How to choose the right role
The best SaaS customer success job is not always the most senior title or the biggest company name. The right role depends on what you want to learn next.
If you want breadth, an earlier stage company may give you exposure to onboarding, support, renewals, and process design. If you want depth, a larger company may help you specialise in enterprise accounts, complex products, or a defined segment. If you want leadership, look for teams that are growing and have space for new managers to emerge.
When reviewing job adverts, pay close attention to the customer segment, product category, reporting line, commercial responsibility, and tools mentioned. A vague customer success job description can sometimes signal a vague operating model. A specific job description usually suggests the company has thought carefully about what the role should achieve.
Where to find SaaS customer success jobs
You can search broad job boards, company career pages, and LinkedIn. But if you want to reduce noise, it is worth using specialist SaaS sources as well. The goal is not just to find more jobs. It is to find roles at companies where your SaaS interest and customer success skills are actually relevant.

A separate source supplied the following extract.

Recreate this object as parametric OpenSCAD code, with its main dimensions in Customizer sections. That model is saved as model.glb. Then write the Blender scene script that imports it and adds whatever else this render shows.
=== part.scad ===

The SaaS Jobs is built specifically for people looking for roles at SaaS companies. You can use it to browse SaaS roles across functions, including customer success, sales, marketing, product, engineering, operations, and revenue teams.
Customer success can be a strong SaaS career path because it sits close to customers, product value, and recurring revenue. If you can show that you understand those three things, you will give yourself a much better chance of standing out.